The mother of at least one other soldier to be honoured next month may not be able to attend the ceremony.
Arnal’s mom, Wendy Hayward-Miskiewicz, is in the midst of a six-month stint at the Tim Hortons restaurant at Kandahar air base. The Free Press was unable to reach her by email on Monday. Her son James died July 18, 2008. “I know it would have meant an awful lot to Wendy to be here for the (ceremony),” Watkins said.
Jim Seggie, father of Michael Seggie, who died Sept. 3, 2008, declined, in an email, to comment. Hayes’s family now lives in New Brunswick, and it’s believed that Greenfield’s is also now living out of the province. Greenfield hailed from Pinawa.
larry.kusch@freepress.mb.ca
Lots of room for names
How many lakes does Manitoba have? At least 100,000, says Des Kappel, the provincial toponymist and guardian of the Manitoba Geographical Names Program.
How many have been named so far? About 6,800.

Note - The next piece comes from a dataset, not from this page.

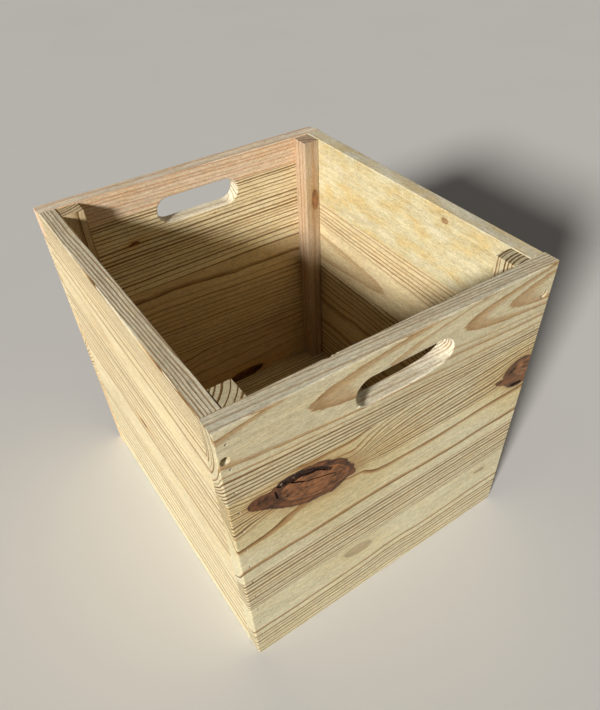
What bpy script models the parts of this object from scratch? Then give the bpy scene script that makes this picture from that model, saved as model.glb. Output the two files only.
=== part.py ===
"""Open pine box with routed hand slots, in metres, +Z up.

The front and back panels run the full width and cover the ends of the side panels.
Each panel is edge-glued from boards whose grain runs level. Four posts stand in the
inner corners on the bottom panel. Brads and four sunk screws hold the front and back
panels to the ends of the side panels.

The front is at -Y. The origin is under the middle of the box, on its lower face.
"""

from math import cos, pi, sin

import bmesh
import bpy
from mathutils import Matrix, Vector

# Overall size
WIDTH = 0.350
DEPTH = 0.389
HEIGHT = 0.356

# Wood
PANEL_THICKNESS = 0.018
BOTTOM_THICKNESS = 0.018
EDGE_EASE = 0.0015
EASE_SEGMENTS = 2
BACK_CORNER_RADIUS = 0.010
FRONT_FOOT_RADIUS = 0.005
CORNER_SEGMENTS = 6
GAP = 0.0003

# Heights of the glued boards, counted down from the rim; the lowest takes what is left
FRONT_TOP_BOARD = 0.0825
FRONT_MIDDLE_BOARD = 0.1725
BACK_TOP_BOARD = 0.030
BACK_UPPER_BOARD = 0.100
BACK_LOWER_BOARD = 0.123
LEFT_TOP_BOARD = 0.083
LEFT_MIDDLE_BOARD = 0.141
RIGHT_TOP_BOARD = 0.081
RIGHT_MIDDLE_BOARD = 0.091

# Width of the bottom panel's outer boards; the middle one takes what is left
BOTTOM_FRONT_BOARD = 0.112
BOTTOM_BACK_BOARD = 0.124

# Corner posts, by the long and the short side of their section
POST_LONG_SIDE = 0.0225
POST_SHORT_SIDE = 0.020
POST_BELOW_RIM = 0.0005

# Hand slots
SLOT_LENGTH = 0.104
SLOT_HEIGHT = 0.030
SLOT_BELOW_RIM = 0.0393
SLOT_ARC_STEPS = 20
SLOT_EDGE_STEPS = 16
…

What other geographic features can be used to honour members of the Canadian Forces or other worthy Manitobans? Roads, islands, bays, points, streams, bridges, parks, bends in rivers, eskers and isthmuses, etc. There may be a half million such geographic features or more that could still be named, Kappel estimates.
How many named features are there in the province’s database? About 24,000.
How many wartime casualties have a geographic feature named in their honour? About 4,200 Manitobans who died in the Second World War, 37 from the Korean conflict and 45 from the First World War (the number is so low mainly because the program lacks the resources to do the necessary research).
How many geographical features are named each year? It varies from year to year. Last year there were about 20.
Who makes the decision? Provincial officials will review suggestions from the public, but ultimately the government decides.